Stolz blickt Angela Jansen auf die Fotos. „Ich bin glücklich, da sein zu dürfen“, sagt sie und strahlt. Ihr kleiner Jack Russel Erwin springt immer wieder auf ihren Schoß. Auf und ab.

Adi Hoesle hat Modefotografen beauftragt, Jansen zu por­trätieren. Fünf Bilder zeigen sie in der Manier klassischer Modefotografie. „Die Fotografien sollen als ästhetischer Spiegel fungieren“, sagt der Künstler. „Schau mal in den Spiegel, wie schön du bist.“ Er begleite Angela Jansen schon seit Längerem und bewundere ihre Kraft, erzählt er. Umrahmt von ihren Fotografien ist sie in ihrem Rollstuhl in der Ausstellung anwesend und zieht die Blicke auf sich. Die persönliche Präsenz der Frau beeinflusst die Wirkung der Fotografien und berührt.

Alltag und Poesie

„Ich freue mich darauf, Behinderungen normal werden zu lassen“, sagt sie und wirkt etwas nervös angesichts der kommenden Performances. „Bitte die Mücke tot schlagen. Bitte Mund absaugen. Bitte lagern“, ertönt es laut im Raum. Auf einem Bildschirm übersetzt eine gehörlose Frau einzelne standardisierte Aufforderungen von Angela Jansen, die sie häufig im Alltag benutzt, in Gebärdensprache. Vertont werden sie mit der Computerstimme, mit der Jansen kommuniziert. Die Sätze verhallen ausdrucksstark im Raum. „Aus den Befehlen, die für Angela alltäglich und existenziell sind, entsteht Poesie“, sagt Adi Hoesle.

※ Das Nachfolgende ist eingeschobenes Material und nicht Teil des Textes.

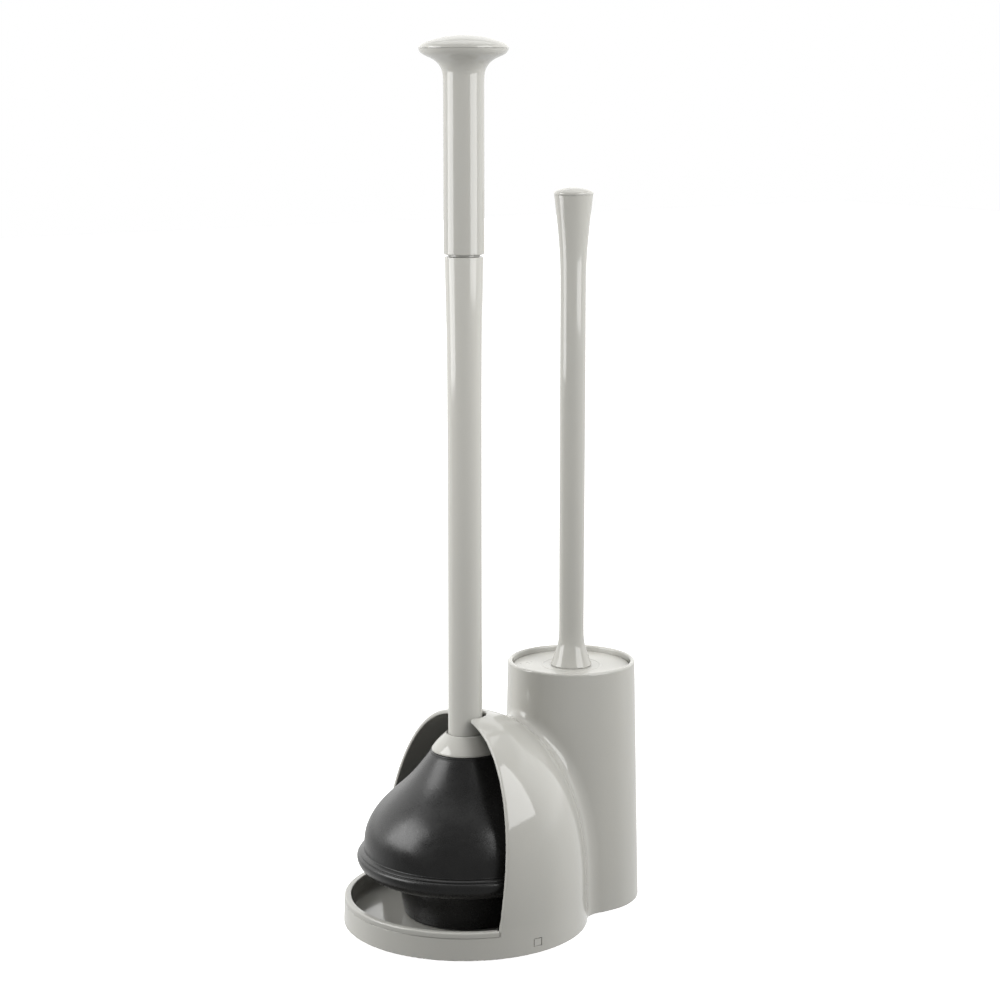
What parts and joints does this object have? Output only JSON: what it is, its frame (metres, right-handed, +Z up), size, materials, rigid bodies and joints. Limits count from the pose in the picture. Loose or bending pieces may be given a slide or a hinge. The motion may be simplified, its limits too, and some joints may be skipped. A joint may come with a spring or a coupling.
{
  "type": "toilet plunger and bowl brush set",
  "caption": "Free-standing toilet plunger with a knobbed handle and black rubber cup, in a grey hooded caddy that also holds a bowl brush.",
  "frame": {"origin": "on the floor, at the middle of the caddy's bounding box", "axes": "+Z up, +X from the plunger's axis to the brush's axis, so the hood's open side faces -X, +Y completes a right-handed frame"},
  "size_m": [0.212, 0.16, 0.5713],
  "materials": {
    "grey_plastic": "glossy moulded ABS in warm light grey",
    "black_rubber": "satin black moulded rubber with a faint bloom",
    "pad_rubber": "matt non-slip rubber",
    "bristle_nylon": "translucent white nylon tufts",
    "core_plastic": "moulded white polypropylene"
  },
  "bodies": {
    "caddy": {"caddy_shell": "grey_plastic", "base_plate": "grey_plastic", "drip_tray": "grey_plastic", "foot_pads": "pad_rubber"},
    "plunger": {"rubber_cup": "black_rubber", "cup_rim": "black_rubber", "cup_flange": "black_rubber", "cup_stud": "grey_plastic", "base_collar": "grey_plastic", "lower_shaft": "grey_plastic", "handle_coupler": "grey_plastic", "upper_grip": "grey_plastic", "knob_cap": "grey_plastic"},
    "brush": {"bristles": "bristle_nylon", "bristle_core": "core_plastic", "brush_stem": "grey_plastic", "brush_lid": "grey_plastic", "brush_handle": "grey_plastic", "brush_cap": "grey_plastic"}
  },
  "joints": [
    {"name": "plunger_lift_out", "type": "slide", "parent": "caddy", "child": "plunger", "axis": [-0.9046, 0.0553, 0.4226], "range_m": [0, 0.26]},
    {"name": "brush_lift_out", "type": "slide", "parent": "caddy", "child": "brush", "axis": [0, 0, 1], "range_m": [0, 0.2]}
  ]
}
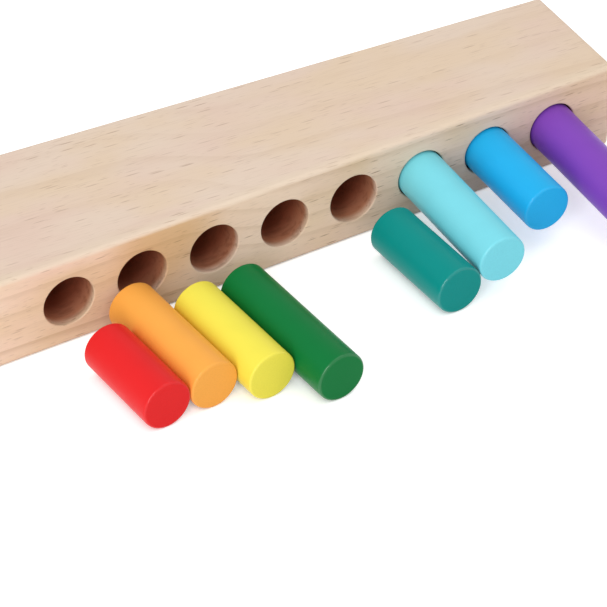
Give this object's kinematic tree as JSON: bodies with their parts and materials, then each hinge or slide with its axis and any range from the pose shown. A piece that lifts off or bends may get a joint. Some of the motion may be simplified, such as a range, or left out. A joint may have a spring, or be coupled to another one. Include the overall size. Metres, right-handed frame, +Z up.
{
  "type": "cylinder block toy",
  "caption": "Beech block with a row of blind round sockets, and painted round pegs: some sit in their sockets, the rest lie beside it.",
  "frame": {"origin": "middle of the block's underside, half way along it and at half its mean depth", "axes": "+X along the block, +Y to its back face, +Z up; the sockets open towards -Y"},
  "size_m": [0.279, 0.1494, 0.038],
  "materials": {
    "beech": "fine sanded bare beech",
    "red_paint": "satin paint on wood",
    "orange_paint": "satin paint on wood",
    "yellow_paint": "satin paint on wood",
    "green_paint": "satin paint on wood",
    "teal_paint": "satin paint on wood",
    "cyan_paint": "satin paint on wood",
    "blue_paint": "satin paint on wood",
    "purple_paint": "satin paint on wood"
  },
  "bodies": {
    "block": {"block": "beech"},
    "red_peg": {"red_peg": "red_paint"},
    "orange_peg": {"orange_peg": "orange_paint"},
    "yellow_peg": {"yellow_peg": "yellow_paint"},
    "green_peg": {"green_peg": "green_paint"},
    "teal_peg": {"teal_peg": "teal_paint"},
    "cyan_peg": {"cyan_peg": "cyan_paint"},
    "blue_peg": {"blue_peg": "blue_paint"},
    "purple_peg": {"purple_peg": "purple_paint"}
  },
  "joints": [
    {"name": "red_peg_lift", "type": "slide", "parent": "block", "child": "red_peg", "axis": [0, 0, 1], "range_m": [0, 0.08]},
    {"name": "orange_peg_lift", "type": "slide", "parent": "block", "child": "orange_peg", "axis": [0, 0, 1], "range_m": [0, 0.08]},
    {"name": "yellow_peg_lift", "type": "slide", "parent": "block", "child": "yellow_peg", "axis": [0, 0, 1], "range_m": [0, 0.08]},
    {"name": "green_peg_lift", "type": "slide", "parent": "block", "child": "green_peg", "axis": [0, 0, 1], "range_m": [0, 0.08]},
    {"name": "teal_peg_lift", "type": "slide", "parent": "block", "child": "teal_peg", "axis": [-0.4226, 0, 0.9063], "range_m": [0, 0.08]},
    {"name": "cyan_peg_pull", "type": "slide", "parent": "block", "child": "cyan_peg", "axis": [0.0191, -0.9994, -0.0273], "range_m": [0, 0.034]},
    {"name": "blue_peg_pull", "type": "slide", "parent": "block", "child": "blue_peg", "axis": [0.0266, -0.9994, -0.02], "range_m": [0, 0.034]},
    {"name": "purple_peg_pull", "type": "slide", "parent": "block", "child": "purple_peg", "axis": [0.0081, -0.9994, -0.0323], "range_m": [0, 0.034]}
  ]
}
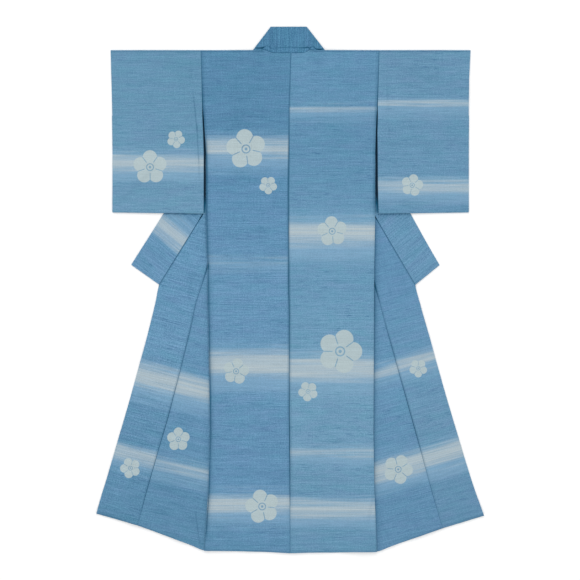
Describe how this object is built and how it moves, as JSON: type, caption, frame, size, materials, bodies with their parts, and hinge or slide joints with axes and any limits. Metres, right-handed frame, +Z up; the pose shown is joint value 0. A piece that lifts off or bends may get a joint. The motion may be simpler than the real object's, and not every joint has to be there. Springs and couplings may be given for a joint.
{
  "type": "kimono",
  "caption": "Long silk kimono laid flat with its back up, square sleeves out and both fronts opened below the sleeves.",
  "frame": {"origin": "centre of the outline's bounding box, on the surface that the garment lies on", "axes": "+Z up out of the surface, +Y along the centre-back seam towards the neck, +X towards the garment's right as seen from above"},
  "size_m": [1.3672, 1.858, 0.0053],
  "materials": {
    "silk": "matt slubbed plain-weave silk, mid blue with pale mist bands and blossoms",
    "collar_silk": "matt slubbed plain-weave silk, a deeper blue"
  },
  "bodies": {
    "root": {"body_left": "silk", "body_right": "silk", "okumi_left": "silk", "okumi_right": "silk", "sleeve_left": "silk", "sleeve_right": "silk", "collar": "collar_silk", "over_collar": "collar_silk"}
  },
  "joints": []
}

Beim Betreten des Raumes fällt der Blick auf die vierteilige Videoinstallation „sticks“ von Adi Hoesle. Sie zeigt verschiedene Ausschnitte aus dem Leben eines schwerkranken Jungen. Dafür hat er dem Jungen von seinem elften Lebensjahr an bis zu seinem Tod mit 18 Jahren regelmäßig eine Bodycam auf die Schulter gesetzt. Auf diese Weise sind rund 6.000 Fotos und 70 Filme entstanden. Mal eine Autofahrt durchs Grüne oder ein Blick auf den schlafenden Hund und immer wieder das Ende eines Bettes.

Adi Hoesle entwarf mit dem „Brain Painting“ eine neue Möglichkeit für körperlich Eingeschränkte, kreativ schaffend zu werden. Mittels Hirnströmen, die von einem EEG erfasst werden, ermittelt ein Computer, auf welche dargebotenen Symbole (unter anderem Farbwahl, Wahl der Pinselgröße, Wahl der Form) der Malende blickt. Der Computer reproduziert dies und lässt das Gemalte auf einem Bildschirm sichtbar werden.

In dem begleitenden Workshop „Brain Painting“ können die Besucher die Methode testen und mit ihren Gedanken malen.